• PROBLEM DETAILS: All of the data must be printed exactly; please include every line.

• COLLECTED DATA:
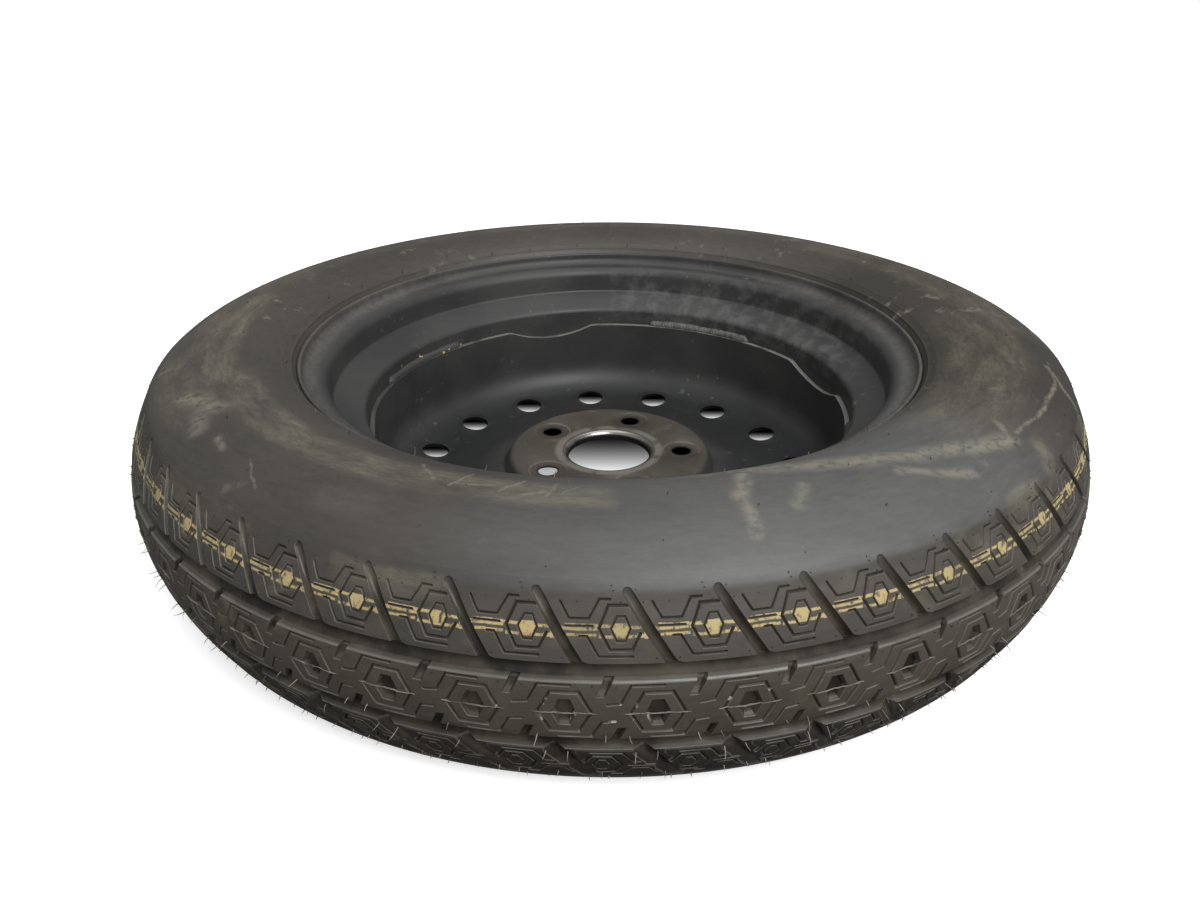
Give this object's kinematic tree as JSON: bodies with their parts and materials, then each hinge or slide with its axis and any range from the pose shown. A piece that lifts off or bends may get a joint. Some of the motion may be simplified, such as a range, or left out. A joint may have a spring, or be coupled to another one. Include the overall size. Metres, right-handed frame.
{
  "type": "spare wheel",
  "caption": "Narrow temporary-use spare wheel: pressed steel disc with vent holes welded in a drop-centre steel rim, ribbed tyre, snap-in valve with unscrewing cap.",
  "frame": {"origin": "wheel centre, on the axis and midway between the rim's two flanges", "axes": "+Z along the wheel's axis towards its inboard side, the side that faces the hub; +X through a wheel nut hole"},
  "size_m": [0.7108, 0.7108, 0.1568],
  "materials": {
    "tyre": "matt, dusty",
    "paint": "satin black, rusty on the hub pad",
    "valve_rubber": "matt",
    "gasket": "matt",
    "brass": "turned",
    "spring_steel": "plain wire",
    "cap_plastic": "satin"
  },
  "bodies": {
    "wheel": {"tyre": "tyre", "rim": "paint", "wheel_disc": "paint", "weld_beads": "paint", "valve_rubber": "valve_rubber", "valve_stem": "brass", "core_swivel": "brass", "core_barrel": "brass", "core_gasket": "gasket", "core_spring": "spring_steel"},
    "pin": {"core_pin": "brass", "core_cup": "brass", "core_cup_seal": "valve_rubber"},
    "seal": {"cap_seal": "valve_rubber"},
    "cap": {"valve_cap": "cap_plastic"}
  },
  "joints": [
    {"name": "valve_pin_press", "type": "slide", "parent": "wheel", "child": "pin", "axis": [0, 0, 1], "range_m": [0, 0.0015], "stiffness_N_per_m": 1500, "springref_m": -0.002, "deforming": ["core_spring"]},
    {"name": "cap_travel", "type": "slide", "parent": "wheel", "child": "seal", "axis": [0, 0, -1], "range_m": [0, 0.00925]},
    {"name": "cap_turn", "type": "hinge", "parent": "seal", "child": "cap", "pos_m": [-0.01775, -0.20283, -0.06], "axis": [0, 0, -1], "range_deg": [0, 4195]}
  ],
  "couplings": [
    {"joint": "cap_turn", "follows": "cap_travel", "rad_per_m": 7913.3}
  ]
}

• COMPLETE OUTPUT:
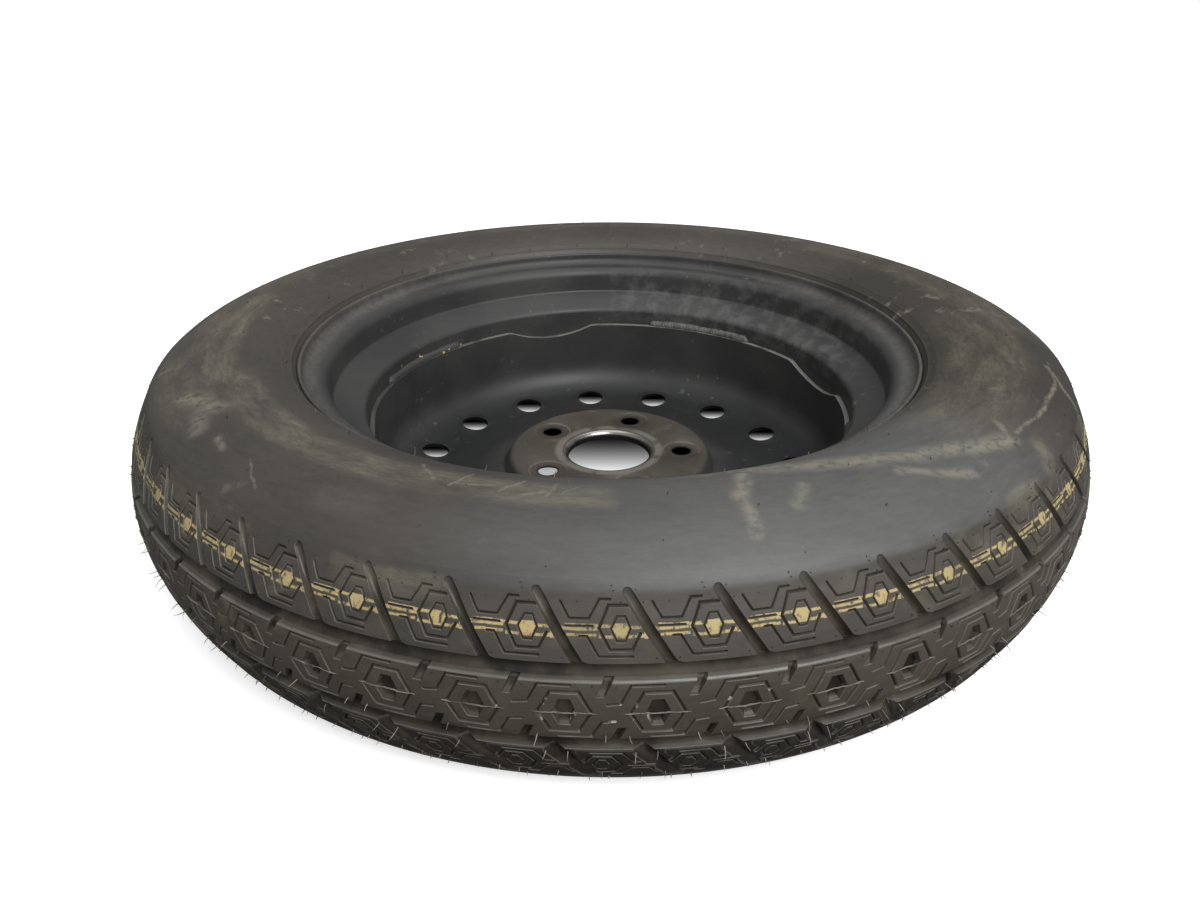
Give this object's kinematic tree as JSON: bodies with their parts and materials, then each hinge or slide with its axis and any range from the pose shown. A piece that lifts off or bends may get a joint. Some of the motion may be simplified, such as a range, or left out. A joint may have a spring, or be coupled to another one. Include the overall size. Metres, right-handed frame.
{
  "type": "spare wheel",
  "caption": "Narrow temporary-use spare wheel: pressed steel disc with vent holes welded in a drop-centre steel rim, ribbed tyre, snap-in valve with unscrewing cap.",
  "frame": {"origin": "wheel centre, on the axis and midway between the rim's two flanges", "axes": "+Z along the wheel's axis towards its inboard side, the side that faces the hub; +X through a wheel nut hole"},
  "size_m": [0.7108, 0.7108, 0.1568],
  "materials": {
    "tyre": "matt, dusty",
    "paint": "satin black, rusty on the hub pad",
    "valve_rubber": "matt",
    "gasket": "matt",
    "brass": "turned",
    "spring_steel": "plain wire",
    "cap_plastic": "satin"
  },
  "bodies": {
    "wheel": {"tyre": "tyre", "rim": "paint", "wheel_disc": "paint", "weld_beads": "paint", "valve_rubber": "valve_rubber", "valve_stem": "brass", "core_swivel": "brass", "core_barrel": "brass", "core_gasket": "gasket", "core_spring": "spring_steel"},
    "pin": {"core_pin": "brass", "core_cup": "brass", "core_cup_seal": "valve_rubber"},
    "seal": {"cap_seal": "valve_rubber"},
    "cap": {"valve_cap": "cap_plastic"}
  },
  "joints": [
    {"name": "valve_pin_press", "type": "slide", "parent": "wheel", "child": "pin", "axis": [0, 0, 1], "range_m": [0, 0.0015], "stiffness_N_per_m": 1500, "springref_m": -0.002, "deforming": ["core_spring"]},
    {"name": "cap_travel", "type": "slide", "parent": "wheel", "child": "seal", "axis": [0, 0, -1], "range_m": [0, 0.00925]},
    {"name": "cap_turn", "type": "hinge", "parent": "seal", "child": "cap", "pos_m": [-0.01775, -0.20283, -0.06], "axis": [0, 0, -1], "range_deg": [0, 4195]}
  ],
  "couplings": [
    {"joint": "cap_turn", "follows": "cap_travel", "rad_per_m": 7913.3}
  ]
}